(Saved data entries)
━━━━━━━━
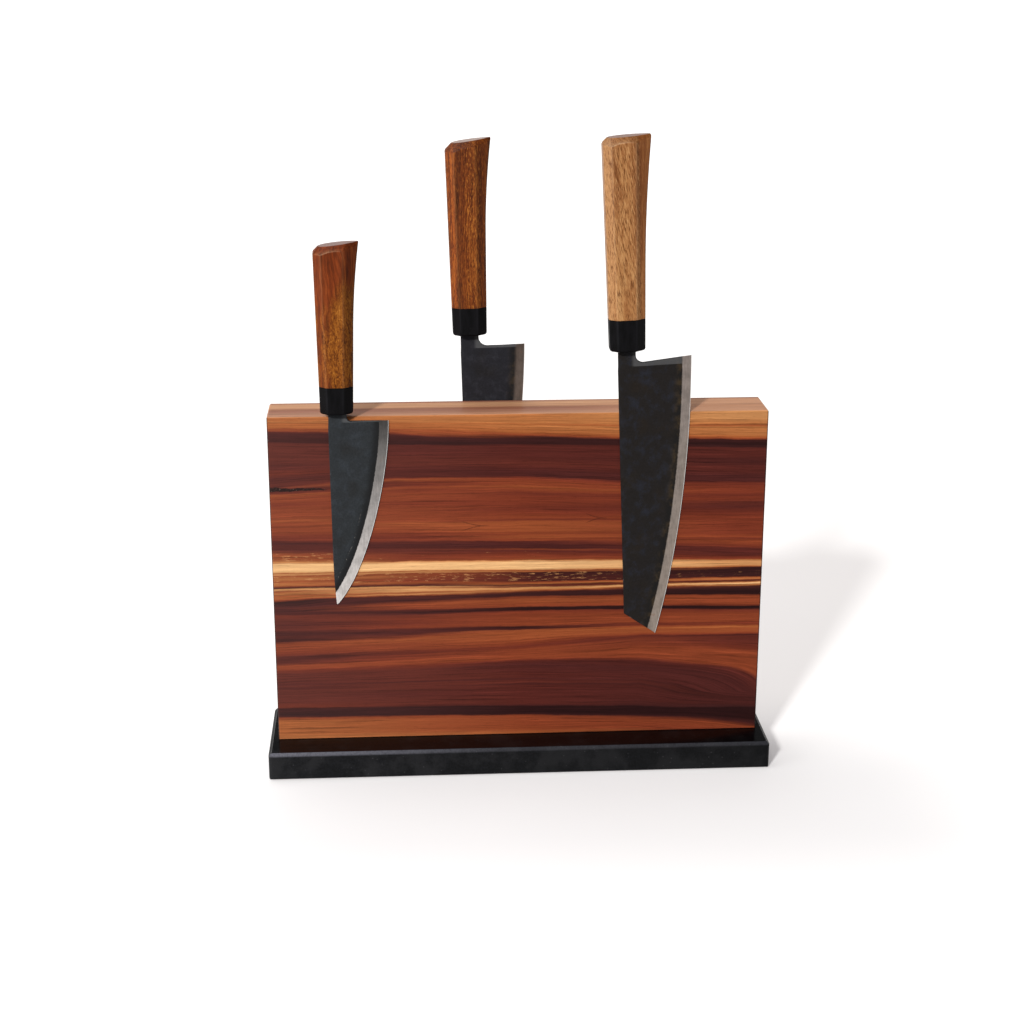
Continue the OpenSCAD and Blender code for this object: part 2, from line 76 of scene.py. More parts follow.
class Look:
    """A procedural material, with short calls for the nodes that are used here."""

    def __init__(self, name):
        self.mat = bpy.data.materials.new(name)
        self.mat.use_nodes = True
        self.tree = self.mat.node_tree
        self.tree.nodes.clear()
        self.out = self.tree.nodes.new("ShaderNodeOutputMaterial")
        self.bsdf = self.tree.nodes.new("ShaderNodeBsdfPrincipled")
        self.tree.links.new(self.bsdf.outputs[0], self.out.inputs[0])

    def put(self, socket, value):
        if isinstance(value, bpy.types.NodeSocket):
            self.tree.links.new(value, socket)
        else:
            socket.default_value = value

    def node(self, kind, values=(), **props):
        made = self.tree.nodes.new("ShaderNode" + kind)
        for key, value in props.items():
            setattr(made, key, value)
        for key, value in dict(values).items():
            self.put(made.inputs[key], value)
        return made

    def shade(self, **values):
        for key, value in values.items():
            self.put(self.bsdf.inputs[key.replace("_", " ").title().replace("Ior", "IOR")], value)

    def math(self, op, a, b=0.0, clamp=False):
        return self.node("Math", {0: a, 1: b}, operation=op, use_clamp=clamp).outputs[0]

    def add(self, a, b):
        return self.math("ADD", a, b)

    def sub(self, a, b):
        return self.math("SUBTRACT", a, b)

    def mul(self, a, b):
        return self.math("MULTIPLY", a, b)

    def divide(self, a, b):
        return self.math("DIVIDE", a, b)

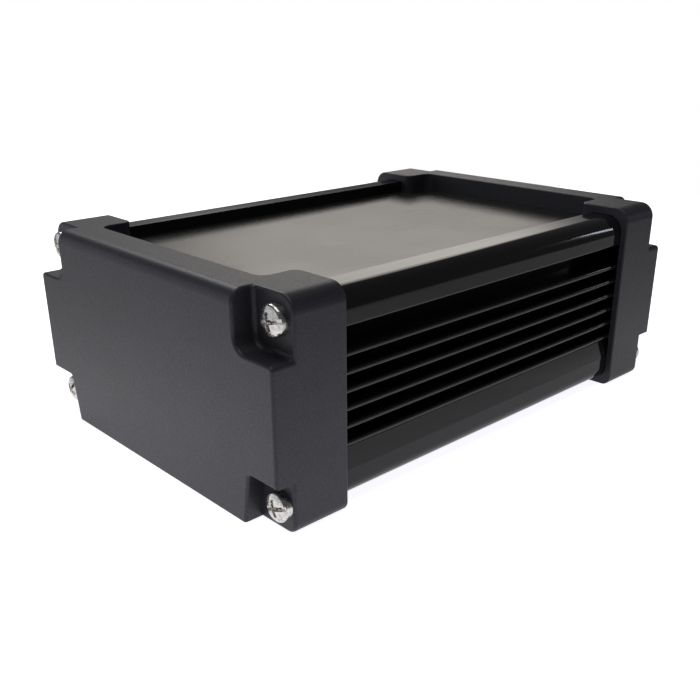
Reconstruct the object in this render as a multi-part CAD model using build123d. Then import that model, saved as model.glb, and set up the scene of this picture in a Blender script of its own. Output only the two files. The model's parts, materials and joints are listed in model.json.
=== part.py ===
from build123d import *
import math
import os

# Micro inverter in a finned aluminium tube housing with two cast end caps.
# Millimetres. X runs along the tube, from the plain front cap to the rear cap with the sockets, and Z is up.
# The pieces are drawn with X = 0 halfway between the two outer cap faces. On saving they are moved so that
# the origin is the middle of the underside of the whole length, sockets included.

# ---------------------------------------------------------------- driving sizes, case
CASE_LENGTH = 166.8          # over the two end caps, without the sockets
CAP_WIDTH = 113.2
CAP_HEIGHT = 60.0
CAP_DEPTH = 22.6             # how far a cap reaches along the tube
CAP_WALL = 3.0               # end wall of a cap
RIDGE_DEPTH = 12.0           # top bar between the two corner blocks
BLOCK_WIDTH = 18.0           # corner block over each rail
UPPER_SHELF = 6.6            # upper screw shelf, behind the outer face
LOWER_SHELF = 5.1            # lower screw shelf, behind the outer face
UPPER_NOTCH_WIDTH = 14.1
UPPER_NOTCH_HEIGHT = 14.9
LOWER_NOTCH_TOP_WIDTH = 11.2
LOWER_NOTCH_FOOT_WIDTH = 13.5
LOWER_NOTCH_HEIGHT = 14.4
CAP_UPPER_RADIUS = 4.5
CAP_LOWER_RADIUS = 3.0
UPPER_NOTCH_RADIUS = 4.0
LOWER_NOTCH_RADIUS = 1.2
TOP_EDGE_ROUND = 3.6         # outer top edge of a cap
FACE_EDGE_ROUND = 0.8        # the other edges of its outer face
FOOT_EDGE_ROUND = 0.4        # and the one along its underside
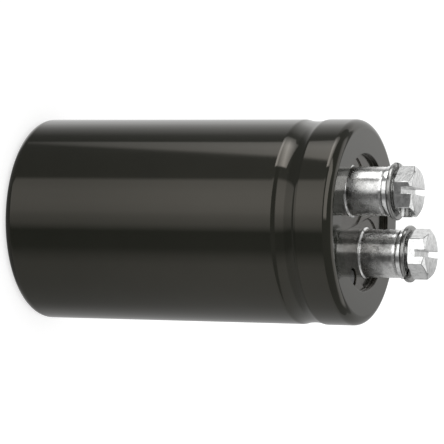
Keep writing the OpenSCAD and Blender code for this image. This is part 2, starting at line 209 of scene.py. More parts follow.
━━━━━━━━
**Short exercise**: Repeat each entry word for word.

**Output of the exercise**:
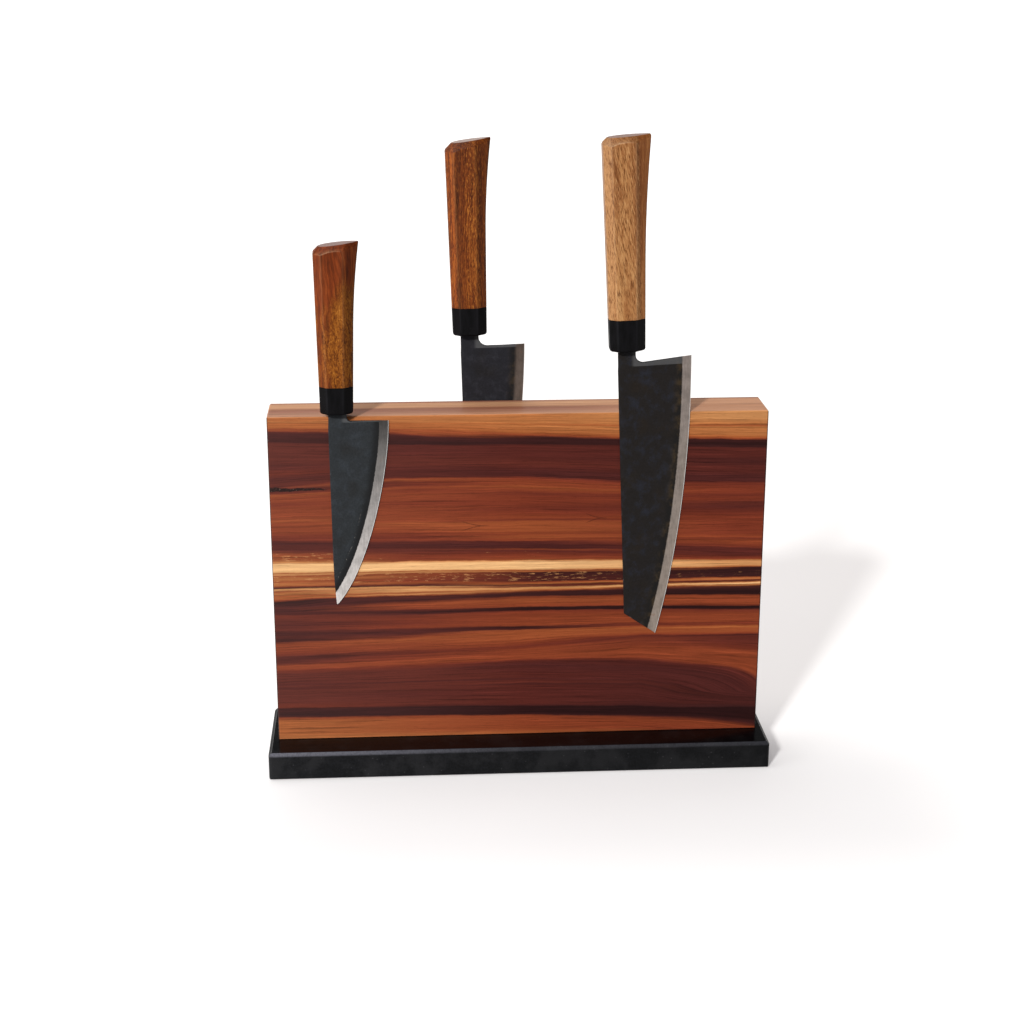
Continue the OpenSCAD and Blender code for this object: part 2, from line 76 of scene.py. More parts follow.
class Look:
    """A procedural material, with short calls for the nodes that are used here."""

    def __init__(self, name):
        self.mat = bpy.data.materials.new(name)
        self.mat.use_nodes = True
        self.tree = self.mat.node_tree
        self.tree.nodes.clear()
        self.out = self.tree.nodes.new("ShaderNodeOutputMaterial")
        self.bsdf = self.tree.nodes.new("ShaderNodeBsdfPrincipled")
        self.tree.links.new(self.bsdf.outputs[0], self.out.inputs[0])

    def put(self, socket, value):
        if isinstance(value, bpy.types.NodeSocket):
            self.tree.links.new(value, socket)
        else:
            socket.default_value = value

    def node(self, kind, values=(), **props):
        made = self.tree.nodes.new("ShaderNode" + kind)
        for key, value in props.items():
            setattr(made, key, value)
        for key, value in dict(values).items():
            self.put(made.inputs[key], value)
        return made

    def shade(self, **values):
        for key, value in values.items():
            self.put(self.bsdf.inputs[key.replace("_", " ").title().replace("Ior", "IOR")], value)

    def math(self, op, a, b=0.0, clamp=False):
        return self.node("Math", {0: a, 1: b}, operation=op, use_clamp=clamp).outputs[0]

    def add(self, a, b):
        return self.math("ADD", a, b)

    def sub(self, a, b):
        return self.math("SUBTRACT", a, b)

    def mul(self, a, b):
        return self.math("MULTIPLY", a, b)

    def divide(self, a, b):
        return self.math("DIVIDE", a, b)

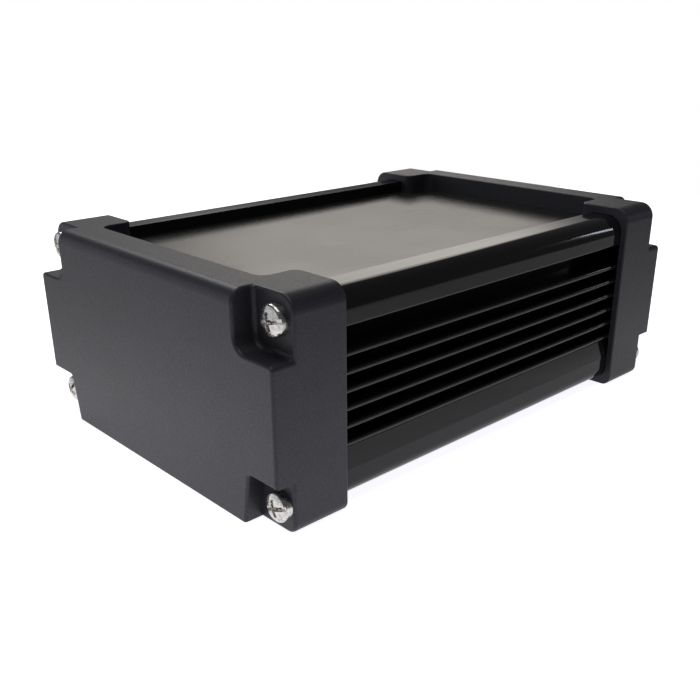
Reconstruct the object in this render as a multi-part CAD model using build123d. Then import that model, saved as model.glb, and set up the scene of this picture in a Blender script of its own. Output only the two files. The model's parts, materials and joints are listed in model.json.
=== part.py ===
from build123d import *
import math
import os

# Micro inverter in a finned aluminium tube housing with two cast end caps.
# Millimetres. X runs along the tube, from the plain front cap to the rear cap with the sockets, and Z is up.
# The pieces are drawn with X = 0 halfway between the two outer cap faces. On saving they are moved so that
# the origin is the middle of the underside of the whole length, sockets included.

# ---------------------------------------------------------------- driving sizes, case
CASE_LENGTH = 166.8          # over the two end caps, without the sockets
CAP_WIDTH = 113.2
CAP_HEIGHT = 60.0
CAP_DEPTH = 22.6             # how far a cap reaches along the tube
CAP_WALL = 3.0               # end wall of a cap
RIDGE_DEPTH = 12.0           # top bar between the two corner blocks
BLOCK_WIDTH = 18.0           # corner block over each rail
UPPER_SHELF = 6.6            # upper screw shelf, behind the outer face
LOWER_SHELF = 5.1            # lower screw shelf, behind the outer face
UPPER_NOTCH_WIDTH = 14.1
UPPER_NOTCH_HEIGHT = 14.9
LOWER_NOTCH_TOP_WIDTH = 11.2
LOWER_NOTCH_FOOT_WIDTH = 13.5
LOWER_NOTCH_HEIGHT = 14.4
CAP_UPPER_RADIUS = 4.5
CAP_LOWER_RADIUS = 3.0
UPPER_NOTCH_RADIUS = 4.0
LOWER_NOTCH_RADIUS = 1.2
TOP_EDGE_ROUND = 3.6         # outer top edge of a cap
FACE_EDGE_ROUND = 0.8        # the other edges of its outer face
FOOT_EDGE_ROUND = 0.4        # and the one along its underside
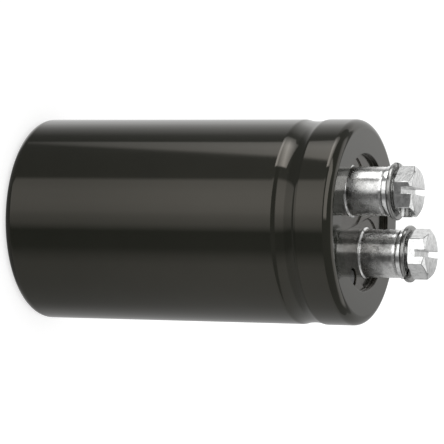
Keep writing the OpenSCAD and Blender code for this image. This is part 2, starting at line 209 of scene.py. More parts follow.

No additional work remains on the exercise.